Candi Mireng : Pendermaan Lembu Tal |
Team Laskar Mdang terakhir kali mengunjungi Mireng untung
mencari lokasi candi pendermaan Lembu Tal di tahun 2014. Tak jauh dari makam keramat desa setempat, kala itu ditemukan
reruntuhan candi dengan batu andesit yang berserakan di samping Musholla.
Arca Budha yang disebutkan dalam Pupuh 46, tidak terlihat. Bisa jadi sudah rusak, hilang atau bahkan masih terkubur, mengingat banyak peninggalan sejarah di Jombang yang terkubur di dalam tanah,
Tahun 2018 team Laskar Mdang kembali mengunjungi lokasi
untuk melihat kondisi tempat Lembu Tal dicandikan. Rupanya, penduduk desa sudah
paham dan peduli dengan warisan sejarah yang ada di desanya dan secara swadaya dengan anggaran dana desa memasang pagar stainless di sekeliling candi.

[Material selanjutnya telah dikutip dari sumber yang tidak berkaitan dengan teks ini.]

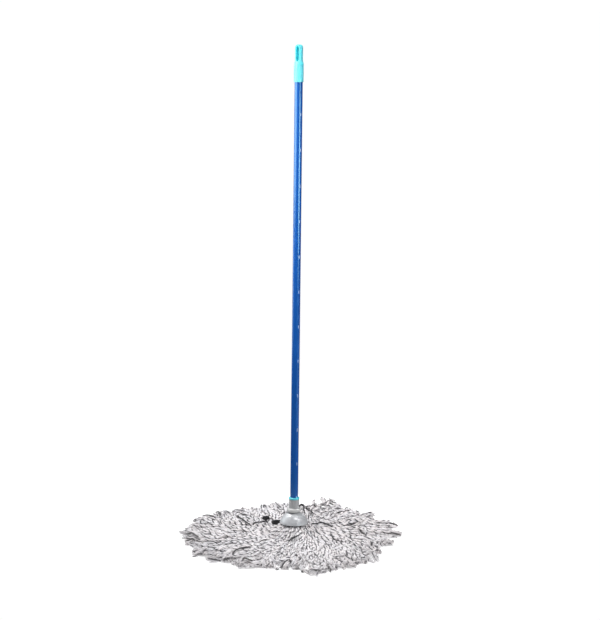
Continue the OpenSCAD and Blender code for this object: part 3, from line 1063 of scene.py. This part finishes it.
def tube_mesh(name, batches):
    """One mesh of closed tubes. A batch has lines, their radii, (dirt, tint) for each line, and the
    number of sides."""
    verts, quads, caps, shades, used = [], [], [], [], 0
    for lines, radii, shade, sides in batches:
        count, n, _ = lines.shape
        first, second = travelling_frames(lines)
        turn = np.arange(sides) * 2 * np.pi / sides
        ring = np.cos(turn)[:, None] * first[:, :, None] + np.sin(turn)[:, None] * second[:, :, None]
        verts.append((lines[:, :, None] + ring * radii[:, :, None, None]).reshape(-1, 3))
        s, r, c = np.meshgrid(np.arange(count), np.arange(n - 1), np.arange(sides), indexing="ij")
        base = used + (s * n + r) * sides
        after = (c + 1) % sides
        corners = [base + c, base + after, base + sides + after, base + sides + c]
        quads.append(np.stack(corners, -1).reshape(-1, 4))
        starts = used + (np.arange(count) * n * sides)[:, None]
        caps.extend(starts + np.arange(sides)[::-1])
        caps.extend(starts + (n - 1) * sides + np.arange(sides))
        # The attribute is a vector, so a third number that nothing reads is added
        shades.append(np.repeat(np.pad(shade, ((0, 0), (0, 1))), n * sides, 0))
        used += count * n * sides
    verts, quads, shades = (np.concatenate(part) for part in (verts, quads, shades))
    loops = np.concatenate([quads.ravel()] + caps)
    face_sizes = np.concatenate([np.full(len(quads), 4), [len(cap) for cap in caps]])
    mesh = bpy.data.meshes.new(name)
    mesh.vertices.add(len(verts))
    mesh.vertices.foreach_set("co", verts.astype(np.float32).ravel())
    mesh.loops.add(len(loops))
    mesh.loops.foreach_set("vertex_index", loops.astype(np.int32))
    mesh.polygons.add(len(face_sizes))
    mesh.polygons.foreach_set("loop_start", (np.cumsum(face_sizes) - face_sizes).astype(np.int32))
    mesh.polygons.foreach_set("use_smooth", np.ones(len(face_sizes), bool))
    mesh.update(calc_edges=True)
    attribute = mesh.attributes.new("yarn", "FLOAT_VECTOR", "POINT")
    attribute.data.foreach_set("vector", shades.astype(np.float32).ravel())
    return mesh


def add_yarn_piece(name, batches, material, node=None):
    mesh = tube_mesh(name, batches)
    mesh.materials.append(material)
    piece = bpy.data.objects.new(name, mesh)
    bpy.context.scene.collection.objects.link(piece)
    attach(piece, "head")
    if node:
        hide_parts(node)


def add_strays(name, threads, material):
    """Loose threads as one piece. Those far out are dustier, and so look faded."""
    batches = []
    for line, radii in threads:
        distance = np.hypot(line[..., 0], line[..., 1]).mean()
        dirt = 0.1 + 0.8 * rise(distance, start=0.2, reach=0.08)
        batches.append((line, radii, np.array([[dirt, STRAY_TINT]]), STRAY_SIDES))
    add_yarn_piece(name, batches, material)


def add_plies(name, plies, chosen, shade, material, node=None):
    """Some plies of the chosen strands as one piece, with their loose singles."""
    batches = []
    for body, singles in plies:
        for sides, (line, radii) in [(PLY_SIDES, body)] + [(SINGLE_SIDES, single) for single in singles]:
            batches.append((line[chosen], radii[chosen], shade[chosen], sides))
    add_yarn_piece(name, batches, material, node)


def make_yarn():
    rng = np.random.default_rng(SEED)
    points, angle, level, step = lay_strands(rng)
    points = warp(settle(points, level, step), level, rng)
    strands = spin_strands(spline(points, step), level, rng)
    white = yarn_material("yarn_white", *WHITE_TONES)
    dark = yarn_material("yarn_dark", *DARK_TONES)
    black = yarn_material("yarn_black", *BLACK_TONES)
    shade = np.stack([rng.random(len(angle)) ** 2, rng.random(len(angle))], -1)
    black_threads, white_threads = stray_threads(points)
    add_strays("stray_black_yarn", black_threads, black)
    add_strays("stray_white_yarn", white_threads, white)
    per_layer = len(angle) // len(LAYERS)
    bundle_width = 360 / BUNDLES
    for layer, layer_name in enumerate(LAYERS):
        start = layer * per_layer
        turned = np.degrees(angle[start:start + per_layer])
        # The first lower bundle is centred on +X, and each upper one lies over a gap between two of them
        offset = bundle_width / 2 * (1 - layer)
        sector = np.floor((turned + offset) / bundle_width).astype(int) % BUNDLES
        for k in range(BUNDLES):
            chosen = start + np.nonzero(sector == k)[0]
            node = f"yarn_{layer_name}_{k + 1:02d}"
            add_plies(f"{node}_white_plies", strands[1:], chosen, shade, white, node)
            add_plies(f"{node}_dark_ply", strands[:1], chosen, shade, dark)


make_camera()
make_world()
make_stage()
make_lights()
paint_hard_parts()
make_yarn()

Candi Mireng yang sudah diberi pagar |
Sudah menjadi rahasia umum bila menunggu dana dari
Disbudpar dan pengesahan dari BPCB Trowulan, dirasa terlalu lama hingga
berganti-ganti periode kepemimpinan. Sehingga upaya pengamanan benda cagar
budaya ini harus dilakukan pertama kali secara swadaya.
Besar harapan Laskar Mdang, penduduk desa dan para pecinta
sejarah Jombang untuk upaya lebih dari pihak yang berwenang, supaya dilakukan
eskavasi dan restorasi candi salah satu orang terpenting di masa Kerajaan
Singhasari dan Majapahit ini. Doakan.